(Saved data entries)
--------------------

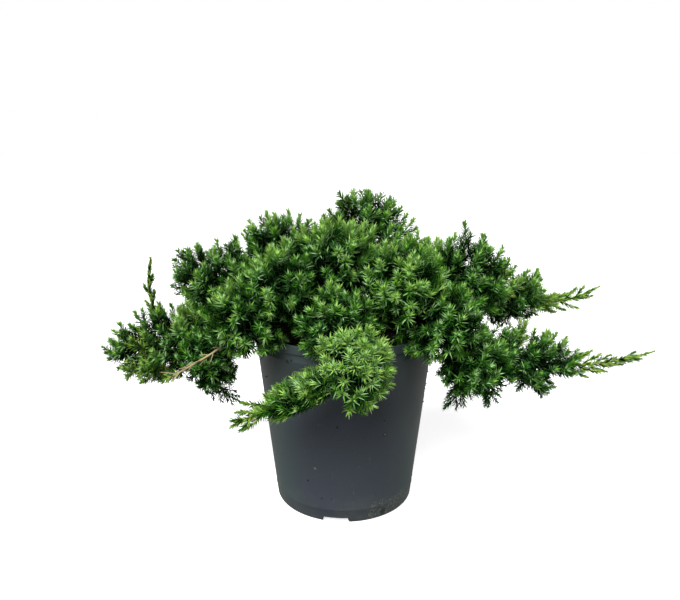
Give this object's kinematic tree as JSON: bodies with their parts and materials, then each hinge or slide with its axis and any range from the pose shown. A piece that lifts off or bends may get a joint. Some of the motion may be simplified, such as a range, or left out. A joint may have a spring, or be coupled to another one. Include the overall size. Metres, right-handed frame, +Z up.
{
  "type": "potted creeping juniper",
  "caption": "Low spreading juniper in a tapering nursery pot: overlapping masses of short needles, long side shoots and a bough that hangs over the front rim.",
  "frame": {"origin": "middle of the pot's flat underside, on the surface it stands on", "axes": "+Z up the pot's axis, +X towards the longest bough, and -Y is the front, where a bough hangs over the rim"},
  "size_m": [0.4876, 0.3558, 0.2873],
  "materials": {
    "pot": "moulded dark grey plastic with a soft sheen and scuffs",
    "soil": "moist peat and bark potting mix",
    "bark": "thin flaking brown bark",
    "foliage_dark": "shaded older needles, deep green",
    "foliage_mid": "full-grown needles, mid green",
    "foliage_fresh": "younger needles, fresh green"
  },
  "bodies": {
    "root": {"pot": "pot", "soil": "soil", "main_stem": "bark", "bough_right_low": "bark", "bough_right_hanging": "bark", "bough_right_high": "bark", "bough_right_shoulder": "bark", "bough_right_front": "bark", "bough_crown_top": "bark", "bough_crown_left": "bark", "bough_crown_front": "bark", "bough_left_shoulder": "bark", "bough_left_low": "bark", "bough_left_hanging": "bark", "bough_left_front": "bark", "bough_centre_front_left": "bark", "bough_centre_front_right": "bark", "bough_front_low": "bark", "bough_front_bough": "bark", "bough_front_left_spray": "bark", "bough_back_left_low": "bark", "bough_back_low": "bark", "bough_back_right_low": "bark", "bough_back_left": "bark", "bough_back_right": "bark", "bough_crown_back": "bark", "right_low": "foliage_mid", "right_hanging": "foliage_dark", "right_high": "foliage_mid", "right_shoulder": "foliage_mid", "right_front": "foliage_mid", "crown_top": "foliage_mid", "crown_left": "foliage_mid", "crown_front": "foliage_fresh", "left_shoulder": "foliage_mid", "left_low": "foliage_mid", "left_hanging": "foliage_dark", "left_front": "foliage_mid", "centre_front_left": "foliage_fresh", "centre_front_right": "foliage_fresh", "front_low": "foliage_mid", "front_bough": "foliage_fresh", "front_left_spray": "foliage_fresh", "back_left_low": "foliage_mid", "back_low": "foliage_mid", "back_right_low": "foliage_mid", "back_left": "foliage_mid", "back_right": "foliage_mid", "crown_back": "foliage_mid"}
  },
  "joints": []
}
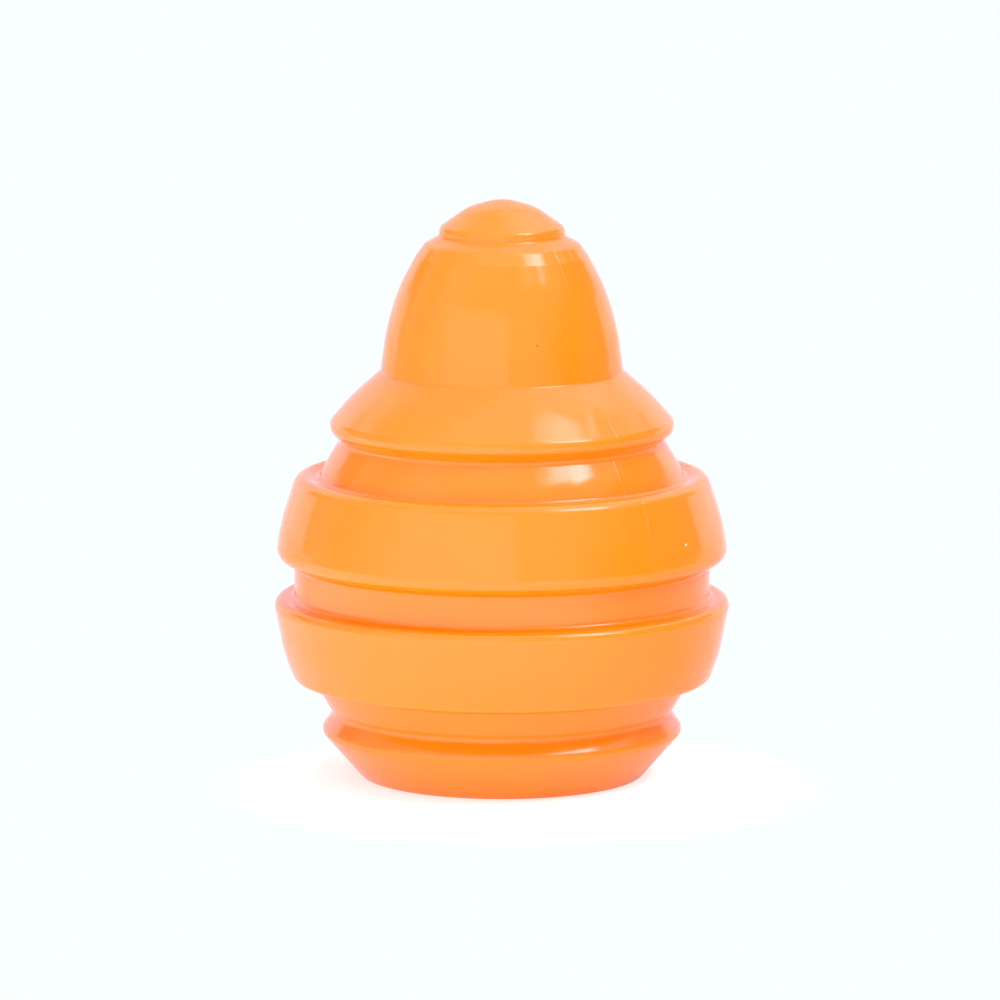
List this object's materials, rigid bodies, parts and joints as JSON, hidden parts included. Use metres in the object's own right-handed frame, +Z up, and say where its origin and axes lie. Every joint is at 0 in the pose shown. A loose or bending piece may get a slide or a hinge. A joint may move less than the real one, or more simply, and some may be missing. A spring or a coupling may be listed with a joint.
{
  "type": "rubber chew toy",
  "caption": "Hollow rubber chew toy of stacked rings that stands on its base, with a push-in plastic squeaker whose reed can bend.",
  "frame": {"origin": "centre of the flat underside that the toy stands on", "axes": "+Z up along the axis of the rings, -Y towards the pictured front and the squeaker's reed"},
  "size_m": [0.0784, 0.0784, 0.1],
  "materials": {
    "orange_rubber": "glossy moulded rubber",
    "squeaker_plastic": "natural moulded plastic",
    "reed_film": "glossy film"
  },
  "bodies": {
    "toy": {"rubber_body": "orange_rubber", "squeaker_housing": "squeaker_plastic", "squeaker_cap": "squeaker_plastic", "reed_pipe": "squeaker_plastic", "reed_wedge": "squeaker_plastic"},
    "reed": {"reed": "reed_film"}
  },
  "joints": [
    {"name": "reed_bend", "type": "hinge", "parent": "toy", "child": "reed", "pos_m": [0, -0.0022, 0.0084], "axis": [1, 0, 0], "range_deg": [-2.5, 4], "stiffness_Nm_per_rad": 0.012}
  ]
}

--------------------

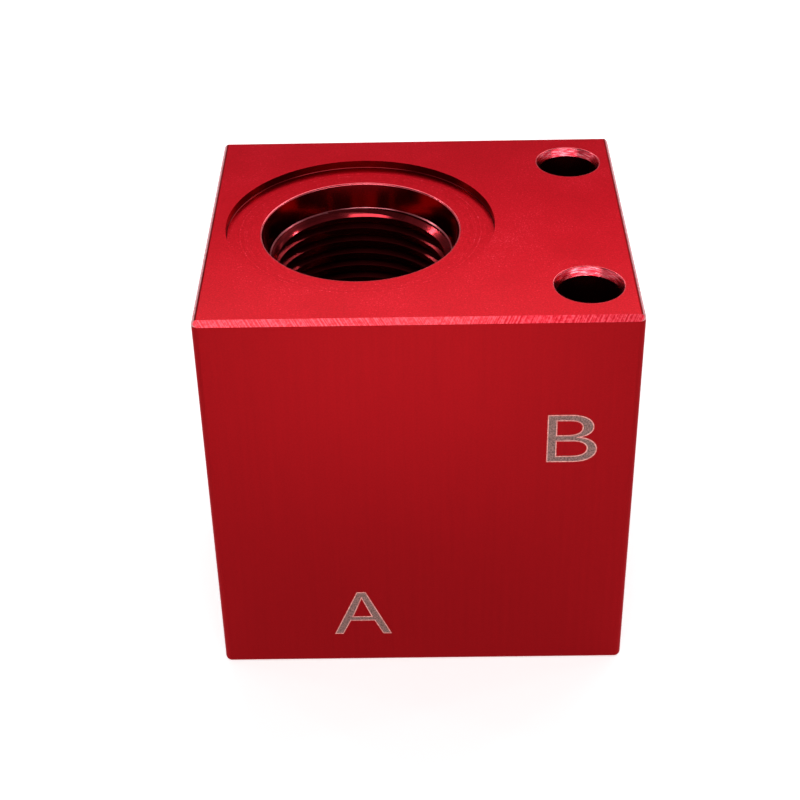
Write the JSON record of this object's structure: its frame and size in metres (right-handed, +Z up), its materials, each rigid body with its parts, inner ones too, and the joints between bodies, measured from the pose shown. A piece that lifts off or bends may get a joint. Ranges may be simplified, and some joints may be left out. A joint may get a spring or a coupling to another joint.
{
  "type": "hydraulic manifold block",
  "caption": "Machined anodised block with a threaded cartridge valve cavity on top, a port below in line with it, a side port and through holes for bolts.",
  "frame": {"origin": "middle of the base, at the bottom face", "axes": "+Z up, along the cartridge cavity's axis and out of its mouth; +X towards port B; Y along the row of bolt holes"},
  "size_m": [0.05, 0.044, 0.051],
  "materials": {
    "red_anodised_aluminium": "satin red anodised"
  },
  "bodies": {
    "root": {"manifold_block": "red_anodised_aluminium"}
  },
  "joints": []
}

--------------------

## The exercise
From the entries above, copy each line holding "pose".

## Response
Give this object's kinematic tree as JSON: bodies with their parts and materials, then each hinge or slide with its axis and any range from the pose shown. A piece that lifts off or bends may get a joint. Some of the motion may be simplified, such as a range, or left out. A joint may have a spring, or be coupled to another one. Include the overall size. Metres, right-handed frame, +Z up.
List this object's materials, rigid bodies, parts and joints as JSON, hidden parts included. Use metres in the object's own right-handed frame, +Z up, and say where its origin and axes lie. Every joint is at 0 in the pose shown. A loose or bending piece may get a slide or a hinge. A joint may move less than the real one, or more simply, and some may be missing. A spring or a coupling may be listed with a joint.
Write the JSON record of this object's structure: its frame and size in metres (right-handed, +Z up), its materials, each rigid body with its parts, inner ones too, and the joints between bodies, measured from the pose shown. A piece that lifts off or bends may get a joint. Ranges may be simplified, and some joints may be left out. A joint may get a spring or a coupling to another joint.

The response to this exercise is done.